Metropolitan based Wi-Fi networks using unlicensed spectrum are now deployed in a large number of major metropolitan centers with many more deployments upcoming. Millions of notebook PCs have Wi-Fi capability built in, and it is embedded in most, if not all, new mobile computing platforms.

More importantly, low cost, long range, indoor and outdoor fixed wireless customer premises equipment (CPE) devices that utilize Wi-Fi technology for network access have also emerged. With new technology developments that combine automated wireless CPE device provisioning and customer billing with outdoor Wi-Fi network hardware, the threat to the cable industry from competitive broadband providers is unmistakable.

The choice facing cable telecommunications providers is stark. Use existing right of ways, HFC infrastructures and unlicensed spectrum to provide your own metro Wi-Fi networks, or risk being overbuilt by municipalities and/or alternative service providers within your licensed service area.

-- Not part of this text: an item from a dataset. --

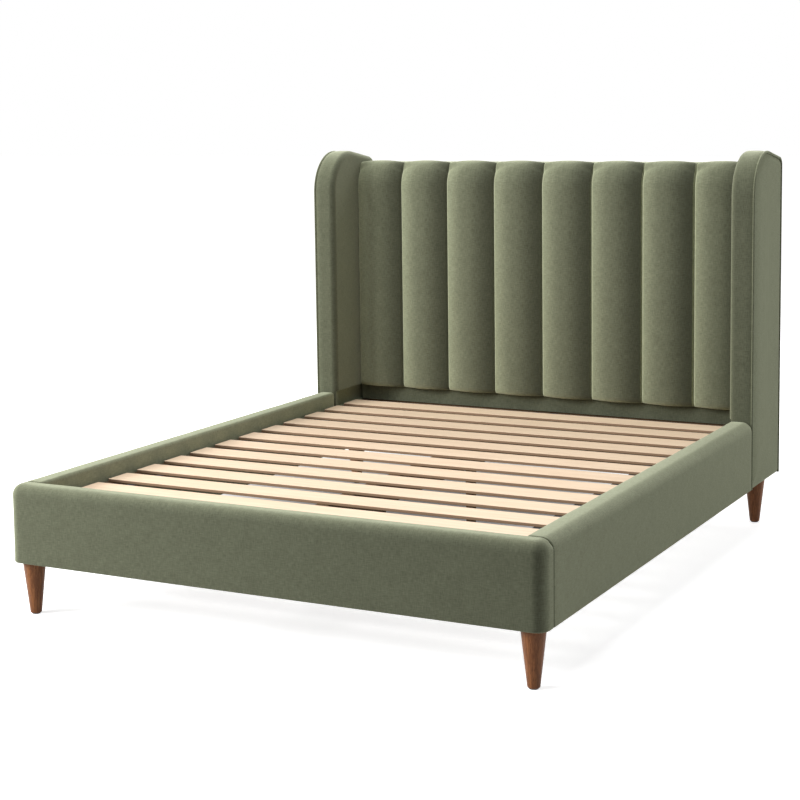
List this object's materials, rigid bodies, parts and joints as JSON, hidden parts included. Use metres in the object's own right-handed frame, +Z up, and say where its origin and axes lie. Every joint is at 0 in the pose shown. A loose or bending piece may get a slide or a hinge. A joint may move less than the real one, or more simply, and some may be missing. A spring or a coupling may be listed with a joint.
{
  "type": "wingback bed",
  "caption": "Upholstered wingback bed frame with a channelled headboard, padded rails, a slatted deck and tapered wooden legs.",
  "frame": {"origin": "on the floor below the middle of the bed's bounding box", "axes": "+Z up, +Y from the footboard to the headboard, +X to the right seen from the foot"},
  "size_m": [1.78, 2.302, 1.3728],
  "materials": {
    "upholstery": "soft matt sage green velvet weave",
    "slat_wood": "planed pale softwood, unvarnished",
    "leg_wood": "walnut stain, satin",
    "frame_timber": "sawn softwood",
    "steel_fittings": "black powder coat",
    "webbing": "woven polypropylene tape",
    "black_plastic": "moulded black plastic"
  },
  "bodies": {
    "bed": {"channel_pad_1": "upholstery", "channel_pad_2": "upholstery", "channel_pad_3": "upholstery", "channel_pad_4": "upholstery", "channel_pad_5": "upholstery", "channel_pad_6": "upholstery", "channel_pad_7": "upholstery", "channel_pad_8": "upholstery", "footboard_cover": "upholstery", "side_rail_cover_left": "upholstery", "side_rail_cover_right": "upholstery", "wing_pad_left": "upholstery", "wing_pad_right": "upholstery", "wing_side_panel_left": "upholstery", "wing_side_panel_right": "upholstery", "wing_welts": "upholstery", "headboard_top_band": "upholstery", "headboard_lower_strip": "upholstery", "slat_01": "slat_wood", "slat_02": "slat_wood", "slat_03": "slat_wood", "slat_04": "slat_wood", "slat_05": "slat_wood", "slat_06": "slat_wood", "slat_07": "slat_wood", "slat_08": "slat_wood", "slat_09": "slat_wood", "slat_10": "slat_wood", "slat_11": "slat_wood", "slat_12": "slat_wood", "slat_13": "slat_wood", "leg_front_left": "leg_wood", "leg_front_right": "leg_wood", "leg_rear_left": "leg_wood", "leg_rear_right": "leg_wood", "footboard_core": "frame_timber", "side_rail_core_left": "frame_timber", "side_rail_core_right": "frame_timber", "slat_ledge_left": "frame_timber", "slat_ledge_right": "frame_timber", "centre_beam": "frame_timber", "headboard_frame_rails": "frame_timber", "headboard_frame_stiles": "frame_timber", "headboard_front_board": "frame_timber", "wing_frame_left": "frame_timber", "wing_frame_right": "frame_timber", "corner_blocks": "frame_timber", "centre_leg_1": "frame_timber", "centre_leg_2": "frame_timber", "corner_brackets": "steel_fittings", "corner_bolts": "steel_fittings", "leg_plates": "steel_fittings", "hanger_bolts": "steel_fittings", "beam_brackets": "steel_fittings", "slat_tapes": "webbing", "headboard_back_panel": "upholstery", "leg_glides": "black_plastic"},
    "centre_foot_1": {"centre_foot_1": "black_plastic"},
    "centre_foot_2": {"centre_foot_2": "black_plastic"}
  },
  "joints": [
    {"name": "centre_foot_1_screw", "type": "slide", "parent": "bed", "child": "centre_foot_1", "axis": [0, 0, 1], "range_m": [-0.008, 0.008]},
    {"name": "centre_foot_2_screw", "type": "slide", "parent": "bed", "child": "centre_foot_2", "axis": [0, 0, 1], "range_m": [-0.008, 0.008]}
  ]
}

Unlicensed Wi-Fi technology, therefore, can be both friend and foe. For cable operators to befriend Wi-Fi, however, they must first understand it. "They" translates to every member of an operator’s technical team.

The first of this two-part technology discussion provides an education on the Institute of Electrical and Electronics Engineers 802.11 standard. Next month’s installment will take a closer look at the available networking technology, the imminent threats and successful strategies. What is 802.11? Developed by the IEEE and ratified in 1997, 802.11 was the first wireless local area network (WLAN) standard. It was named after the working group assigned to it and is also commonly referred to as Wi-Fi (Wireless Fidelity).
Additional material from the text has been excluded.